What was said by the late Chief Justice Maxey in Heinl et al. v. Pecher et al., 330 Pa. 232 (1938), we think is controlling here:

“Appellants also contend that ‘the only possible injury attempted to be shown by the plaintiffs was possible depreciation of value of real estate in the community.’ We do not so interpret this record. One of the court’s conclusions was that the maintenance and operation of the incinerator would be a nuisance and in its discussion the court said: ‘A public incinerator in such a locality would then, in all probability, be declared a nuisance regardless of any zoning ordinance.’ In the very case cited by appellants, to wit: Penna. Co., etc., v. Sun Co., 290 Pa. 404, 138 A. 909, this court said: ‘Equitable relief must be predicated on an injurious invasion of a fixed and determined property right.
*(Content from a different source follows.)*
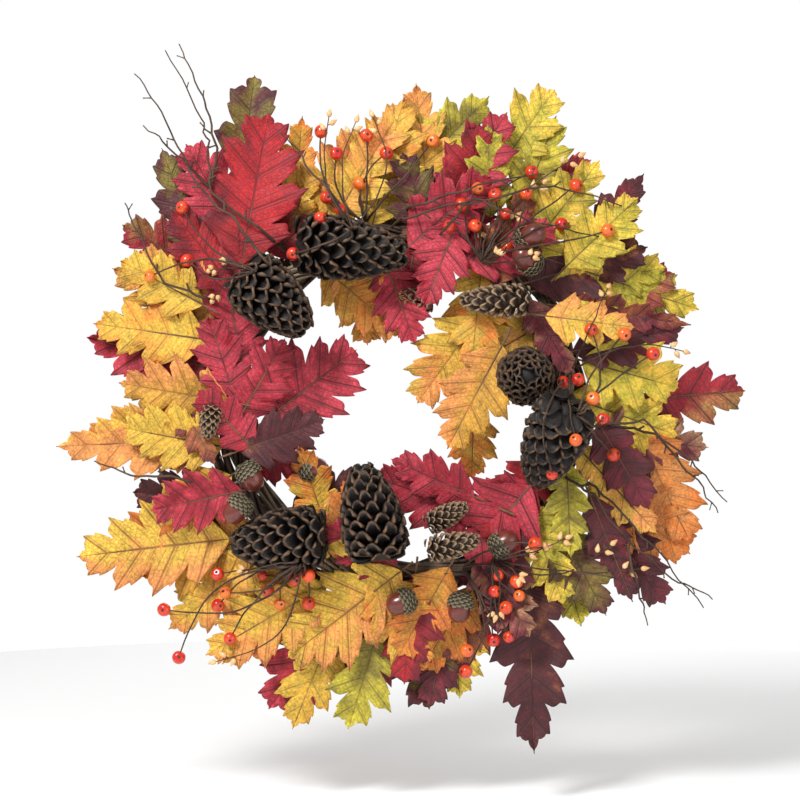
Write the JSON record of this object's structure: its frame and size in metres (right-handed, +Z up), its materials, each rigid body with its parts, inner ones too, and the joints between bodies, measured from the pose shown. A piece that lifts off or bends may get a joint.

By injury is meant something affecting the capacity of the property for ordinary use or causing a discomfort in the enjoyment of it that threatens the health or welfare of the occupant, with resultant injury to the property. ... A mere diminution in value is not sufficient to justify a grant of equitable relief.’ Nothing can be clearer than that the original plaintiffs, who live adjacent to this incinerator plant, would by the operation of that plant suffer ‘a discomfort in the enjoyment’ of their property, which would threaten their health and welfare.”

Accordingly, the preliminary objections of defendant are dismissed.